**Information supplied**
======

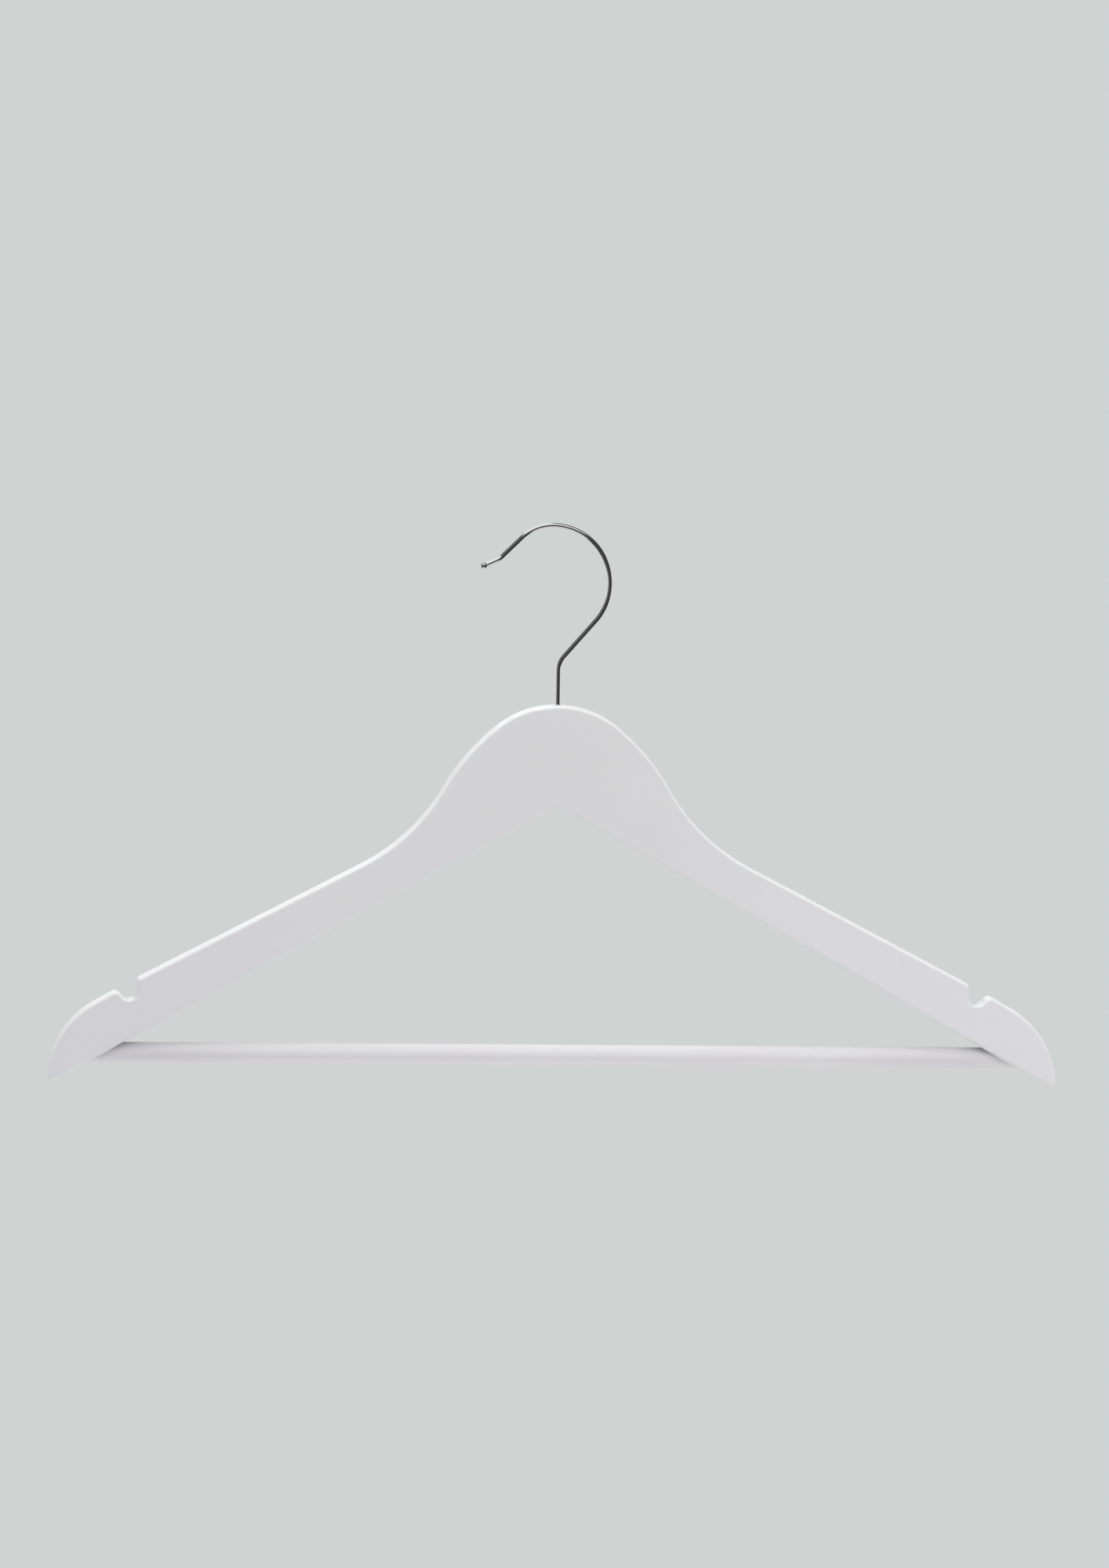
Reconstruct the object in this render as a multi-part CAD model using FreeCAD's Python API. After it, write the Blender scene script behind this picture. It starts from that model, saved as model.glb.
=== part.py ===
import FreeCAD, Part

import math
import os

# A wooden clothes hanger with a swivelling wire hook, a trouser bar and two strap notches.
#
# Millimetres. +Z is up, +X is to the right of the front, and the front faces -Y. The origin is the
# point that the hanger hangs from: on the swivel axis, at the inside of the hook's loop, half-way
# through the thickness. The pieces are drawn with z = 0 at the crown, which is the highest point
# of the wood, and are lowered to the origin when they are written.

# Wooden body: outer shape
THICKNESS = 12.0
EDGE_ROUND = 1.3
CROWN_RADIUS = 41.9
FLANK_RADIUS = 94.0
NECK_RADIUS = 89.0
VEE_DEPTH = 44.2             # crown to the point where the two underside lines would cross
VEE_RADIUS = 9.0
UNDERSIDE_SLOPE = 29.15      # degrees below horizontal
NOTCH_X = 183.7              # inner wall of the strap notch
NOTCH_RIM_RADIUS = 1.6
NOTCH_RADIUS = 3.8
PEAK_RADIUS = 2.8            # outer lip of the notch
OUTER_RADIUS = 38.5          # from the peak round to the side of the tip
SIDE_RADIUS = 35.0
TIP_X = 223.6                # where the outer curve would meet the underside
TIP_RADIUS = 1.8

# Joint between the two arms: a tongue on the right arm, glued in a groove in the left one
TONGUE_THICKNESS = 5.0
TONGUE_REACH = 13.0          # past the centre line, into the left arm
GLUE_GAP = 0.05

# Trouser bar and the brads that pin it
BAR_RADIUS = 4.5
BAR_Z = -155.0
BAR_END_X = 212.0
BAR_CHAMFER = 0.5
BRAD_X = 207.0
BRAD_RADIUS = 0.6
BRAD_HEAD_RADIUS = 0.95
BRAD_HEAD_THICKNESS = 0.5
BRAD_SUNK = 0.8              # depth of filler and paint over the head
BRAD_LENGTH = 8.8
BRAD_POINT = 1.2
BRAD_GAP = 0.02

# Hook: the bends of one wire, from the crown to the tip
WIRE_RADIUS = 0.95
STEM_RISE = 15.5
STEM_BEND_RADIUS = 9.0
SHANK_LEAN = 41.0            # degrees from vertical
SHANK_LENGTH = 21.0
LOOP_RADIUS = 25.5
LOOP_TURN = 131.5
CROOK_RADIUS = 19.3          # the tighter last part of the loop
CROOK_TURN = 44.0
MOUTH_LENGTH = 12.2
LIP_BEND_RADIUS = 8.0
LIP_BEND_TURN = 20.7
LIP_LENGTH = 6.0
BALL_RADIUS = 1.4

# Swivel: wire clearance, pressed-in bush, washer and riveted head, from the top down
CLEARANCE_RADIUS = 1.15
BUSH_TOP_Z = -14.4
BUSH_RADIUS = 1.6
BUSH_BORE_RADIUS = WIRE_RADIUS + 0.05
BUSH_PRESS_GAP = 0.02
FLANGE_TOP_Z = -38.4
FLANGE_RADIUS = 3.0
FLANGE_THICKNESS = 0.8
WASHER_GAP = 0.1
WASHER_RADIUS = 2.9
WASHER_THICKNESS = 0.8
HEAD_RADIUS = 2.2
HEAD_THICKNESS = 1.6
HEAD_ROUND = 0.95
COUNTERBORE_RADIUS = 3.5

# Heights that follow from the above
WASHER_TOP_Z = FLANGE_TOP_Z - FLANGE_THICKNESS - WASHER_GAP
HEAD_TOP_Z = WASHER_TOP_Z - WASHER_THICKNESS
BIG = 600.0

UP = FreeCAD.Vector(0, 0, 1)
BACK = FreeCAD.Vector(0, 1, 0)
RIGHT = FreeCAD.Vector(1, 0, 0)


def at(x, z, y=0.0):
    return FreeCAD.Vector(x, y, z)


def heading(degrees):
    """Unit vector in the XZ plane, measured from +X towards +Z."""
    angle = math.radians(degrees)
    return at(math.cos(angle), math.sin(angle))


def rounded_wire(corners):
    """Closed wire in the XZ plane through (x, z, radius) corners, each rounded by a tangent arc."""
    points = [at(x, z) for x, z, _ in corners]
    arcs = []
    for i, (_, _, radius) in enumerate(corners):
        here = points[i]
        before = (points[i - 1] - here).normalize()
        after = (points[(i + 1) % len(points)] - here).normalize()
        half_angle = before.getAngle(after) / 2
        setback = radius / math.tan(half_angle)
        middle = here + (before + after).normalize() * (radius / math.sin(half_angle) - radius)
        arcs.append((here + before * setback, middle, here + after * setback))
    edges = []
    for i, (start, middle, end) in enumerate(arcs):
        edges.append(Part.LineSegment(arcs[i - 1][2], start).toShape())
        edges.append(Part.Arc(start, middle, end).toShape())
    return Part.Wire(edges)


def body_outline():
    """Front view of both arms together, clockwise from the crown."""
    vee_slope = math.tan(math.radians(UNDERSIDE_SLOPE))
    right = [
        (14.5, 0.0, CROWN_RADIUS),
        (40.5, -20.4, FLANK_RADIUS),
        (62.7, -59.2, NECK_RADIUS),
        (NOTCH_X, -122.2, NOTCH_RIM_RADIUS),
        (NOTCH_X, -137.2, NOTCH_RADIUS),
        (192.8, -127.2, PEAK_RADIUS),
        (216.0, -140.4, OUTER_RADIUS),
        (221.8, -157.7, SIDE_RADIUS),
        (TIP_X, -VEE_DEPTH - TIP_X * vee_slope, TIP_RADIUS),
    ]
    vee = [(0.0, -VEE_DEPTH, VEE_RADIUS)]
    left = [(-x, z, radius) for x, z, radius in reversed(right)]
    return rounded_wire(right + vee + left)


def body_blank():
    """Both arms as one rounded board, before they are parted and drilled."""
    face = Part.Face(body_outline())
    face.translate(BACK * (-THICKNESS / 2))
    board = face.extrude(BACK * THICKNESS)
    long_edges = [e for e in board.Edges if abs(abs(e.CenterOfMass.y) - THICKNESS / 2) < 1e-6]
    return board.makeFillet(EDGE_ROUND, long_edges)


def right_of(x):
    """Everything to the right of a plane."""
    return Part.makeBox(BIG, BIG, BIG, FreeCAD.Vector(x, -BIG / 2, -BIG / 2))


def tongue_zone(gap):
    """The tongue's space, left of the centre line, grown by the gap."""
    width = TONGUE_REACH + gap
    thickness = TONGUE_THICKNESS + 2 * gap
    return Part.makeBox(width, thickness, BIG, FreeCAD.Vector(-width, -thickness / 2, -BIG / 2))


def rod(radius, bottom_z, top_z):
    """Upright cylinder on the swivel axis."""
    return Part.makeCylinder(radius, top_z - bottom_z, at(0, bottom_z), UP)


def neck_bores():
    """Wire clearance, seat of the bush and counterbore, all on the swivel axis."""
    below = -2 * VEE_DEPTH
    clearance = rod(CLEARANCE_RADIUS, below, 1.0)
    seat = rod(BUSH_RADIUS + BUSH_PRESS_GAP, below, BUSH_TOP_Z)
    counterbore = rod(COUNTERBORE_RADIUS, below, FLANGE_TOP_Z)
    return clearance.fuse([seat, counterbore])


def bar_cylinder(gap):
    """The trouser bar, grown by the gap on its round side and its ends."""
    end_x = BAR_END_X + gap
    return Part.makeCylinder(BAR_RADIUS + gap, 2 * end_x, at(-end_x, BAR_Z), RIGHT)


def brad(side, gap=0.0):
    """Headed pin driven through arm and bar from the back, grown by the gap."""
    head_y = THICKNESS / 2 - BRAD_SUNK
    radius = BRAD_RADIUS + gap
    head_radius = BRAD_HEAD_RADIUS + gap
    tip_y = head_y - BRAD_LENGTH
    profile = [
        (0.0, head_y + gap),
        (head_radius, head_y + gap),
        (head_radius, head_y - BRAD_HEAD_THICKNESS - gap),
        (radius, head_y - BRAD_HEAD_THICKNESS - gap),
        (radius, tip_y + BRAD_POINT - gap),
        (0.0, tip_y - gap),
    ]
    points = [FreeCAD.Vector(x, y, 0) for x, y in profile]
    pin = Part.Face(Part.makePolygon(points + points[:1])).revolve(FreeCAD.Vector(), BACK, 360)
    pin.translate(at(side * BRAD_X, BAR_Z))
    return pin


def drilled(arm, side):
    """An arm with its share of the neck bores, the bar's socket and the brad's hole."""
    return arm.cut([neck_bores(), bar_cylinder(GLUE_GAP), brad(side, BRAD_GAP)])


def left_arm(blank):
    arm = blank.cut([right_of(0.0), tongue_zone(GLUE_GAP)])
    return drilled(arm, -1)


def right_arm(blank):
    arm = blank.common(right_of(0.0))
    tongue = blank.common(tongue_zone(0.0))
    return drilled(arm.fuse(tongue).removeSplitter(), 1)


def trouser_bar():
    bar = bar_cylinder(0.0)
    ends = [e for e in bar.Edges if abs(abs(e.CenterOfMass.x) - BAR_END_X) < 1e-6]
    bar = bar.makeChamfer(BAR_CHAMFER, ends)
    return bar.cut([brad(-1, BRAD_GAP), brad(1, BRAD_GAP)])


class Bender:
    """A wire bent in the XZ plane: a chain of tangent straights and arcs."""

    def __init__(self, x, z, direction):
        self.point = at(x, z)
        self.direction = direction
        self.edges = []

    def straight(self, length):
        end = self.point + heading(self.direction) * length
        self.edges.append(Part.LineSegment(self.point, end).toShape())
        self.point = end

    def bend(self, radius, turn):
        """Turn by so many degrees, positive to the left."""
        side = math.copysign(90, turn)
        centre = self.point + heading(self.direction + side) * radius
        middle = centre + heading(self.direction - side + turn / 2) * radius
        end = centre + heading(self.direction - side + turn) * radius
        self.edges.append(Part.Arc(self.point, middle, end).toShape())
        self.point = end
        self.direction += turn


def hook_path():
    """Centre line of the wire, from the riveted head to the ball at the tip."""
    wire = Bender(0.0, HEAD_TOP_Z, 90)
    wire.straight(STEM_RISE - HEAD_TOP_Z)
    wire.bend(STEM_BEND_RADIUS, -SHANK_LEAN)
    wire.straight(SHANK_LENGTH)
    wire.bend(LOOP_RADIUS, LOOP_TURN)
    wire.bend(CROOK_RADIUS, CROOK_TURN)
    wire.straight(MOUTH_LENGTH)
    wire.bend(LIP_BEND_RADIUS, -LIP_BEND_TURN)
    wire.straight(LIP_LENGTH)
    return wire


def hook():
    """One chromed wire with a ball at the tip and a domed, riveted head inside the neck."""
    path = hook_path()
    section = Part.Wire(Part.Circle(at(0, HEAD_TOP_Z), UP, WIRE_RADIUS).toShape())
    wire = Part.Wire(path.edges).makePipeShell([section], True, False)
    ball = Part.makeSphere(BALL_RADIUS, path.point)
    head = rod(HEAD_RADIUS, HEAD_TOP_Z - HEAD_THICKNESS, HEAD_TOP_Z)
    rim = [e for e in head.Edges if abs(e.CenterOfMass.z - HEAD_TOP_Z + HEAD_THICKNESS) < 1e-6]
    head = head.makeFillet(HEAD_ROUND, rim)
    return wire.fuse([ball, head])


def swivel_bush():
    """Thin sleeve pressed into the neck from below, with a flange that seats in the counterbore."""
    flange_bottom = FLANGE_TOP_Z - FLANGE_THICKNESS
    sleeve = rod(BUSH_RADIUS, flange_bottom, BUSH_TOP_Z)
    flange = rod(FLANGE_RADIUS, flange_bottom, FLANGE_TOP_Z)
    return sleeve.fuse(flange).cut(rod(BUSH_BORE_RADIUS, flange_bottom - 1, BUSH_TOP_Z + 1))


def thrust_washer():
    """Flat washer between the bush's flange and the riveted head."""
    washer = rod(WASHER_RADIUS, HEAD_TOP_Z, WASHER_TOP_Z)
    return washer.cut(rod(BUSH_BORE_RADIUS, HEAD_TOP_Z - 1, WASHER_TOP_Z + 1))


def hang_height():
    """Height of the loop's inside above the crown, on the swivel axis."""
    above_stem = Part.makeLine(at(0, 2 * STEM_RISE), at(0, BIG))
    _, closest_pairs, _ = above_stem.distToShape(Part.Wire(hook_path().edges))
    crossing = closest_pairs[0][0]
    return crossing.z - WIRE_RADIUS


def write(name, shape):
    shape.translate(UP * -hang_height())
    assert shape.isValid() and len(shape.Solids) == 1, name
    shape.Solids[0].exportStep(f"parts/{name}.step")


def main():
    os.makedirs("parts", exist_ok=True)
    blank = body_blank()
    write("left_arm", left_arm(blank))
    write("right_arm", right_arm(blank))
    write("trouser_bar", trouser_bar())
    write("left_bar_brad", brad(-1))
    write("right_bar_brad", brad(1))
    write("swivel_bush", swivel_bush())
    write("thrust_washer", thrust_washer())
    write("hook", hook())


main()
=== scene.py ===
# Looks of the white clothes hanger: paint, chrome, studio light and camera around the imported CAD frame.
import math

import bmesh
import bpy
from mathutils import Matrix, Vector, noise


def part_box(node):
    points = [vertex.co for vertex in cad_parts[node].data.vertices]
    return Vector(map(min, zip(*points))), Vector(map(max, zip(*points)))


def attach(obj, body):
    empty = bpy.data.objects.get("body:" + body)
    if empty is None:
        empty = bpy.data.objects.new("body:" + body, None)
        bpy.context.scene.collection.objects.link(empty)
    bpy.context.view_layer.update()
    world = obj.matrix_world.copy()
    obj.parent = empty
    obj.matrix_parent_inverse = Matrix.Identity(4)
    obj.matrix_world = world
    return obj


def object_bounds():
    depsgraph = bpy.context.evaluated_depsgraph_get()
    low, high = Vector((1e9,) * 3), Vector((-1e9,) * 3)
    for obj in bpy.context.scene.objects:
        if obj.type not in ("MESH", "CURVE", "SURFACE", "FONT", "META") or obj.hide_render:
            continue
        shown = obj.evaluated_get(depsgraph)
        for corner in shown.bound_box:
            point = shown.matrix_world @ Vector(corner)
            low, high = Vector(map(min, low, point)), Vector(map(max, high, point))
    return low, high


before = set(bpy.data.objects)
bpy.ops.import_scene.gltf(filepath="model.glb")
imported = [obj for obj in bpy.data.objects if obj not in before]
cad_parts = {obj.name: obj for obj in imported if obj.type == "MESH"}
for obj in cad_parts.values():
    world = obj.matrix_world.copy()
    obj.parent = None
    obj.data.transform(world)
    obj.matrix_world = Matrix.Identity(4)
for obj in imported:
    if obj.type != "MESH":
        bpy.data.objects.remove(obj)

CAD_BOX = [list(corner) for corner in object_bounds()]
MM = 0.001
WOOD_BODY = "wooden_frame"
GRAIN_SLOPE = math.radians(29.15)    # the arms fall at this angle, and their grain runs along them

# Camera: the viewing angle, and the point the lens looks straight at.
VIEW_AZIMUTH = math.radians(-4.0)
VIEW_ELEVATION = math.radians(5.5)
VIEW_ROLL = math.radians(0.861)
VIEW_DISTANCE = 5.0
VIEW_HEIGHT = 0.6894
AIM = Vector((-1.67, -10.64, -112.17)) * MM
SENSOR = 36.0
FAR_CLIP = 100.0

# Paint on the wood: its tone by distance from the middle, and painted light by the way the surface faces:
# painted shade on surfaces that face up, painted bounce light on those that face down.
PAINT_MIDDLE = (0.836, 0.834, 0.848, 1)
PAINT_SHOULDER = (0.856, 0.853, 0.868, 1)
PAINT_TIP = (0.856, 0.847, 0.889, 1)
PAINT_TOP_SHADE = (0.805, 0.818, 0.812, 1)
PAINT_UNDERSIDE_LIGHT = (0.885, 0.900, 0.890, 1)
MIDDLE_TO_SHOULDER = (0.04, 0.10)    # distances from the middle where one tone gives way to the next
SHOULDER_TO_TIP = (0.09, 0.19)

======

**Exercise description**
All lines above from the one containing "blank = body_blank()" to the one containing "if empty is" must be repeated exactly, both lines included, and no others.

**Correct output**
    blank = body_blank()
    write("left_arm", left_arm(blank))
    write("right_arm", right_arm(blank))
    write("trouser_bar", trouser_bar())
    write("left_bar_brad", brad(-1))
    write("right_bar_brad", brad(1))
    write("swivel_bush", swivel_bush())
    write("thrust_washer", thrust_washer())
    write("hook", hook())


main()
=== scene.py ===
# Looks of the white clothes hanger: paint, chrome, studio light and camera around the imported CAD frame.
import math

import bmesh
import bpy
from mathutils import Matrix, Vector, noise


def part_box(node):
    points = [vertex.co for vertex in cad_parts[node].data.vertices]
    return Vector(map(min, zip(*points))), Vector(map(max, zip(*points)))


def attach(obj, body):
    empty = bpy.data.objects.get("body:" + body)
    if empty is None:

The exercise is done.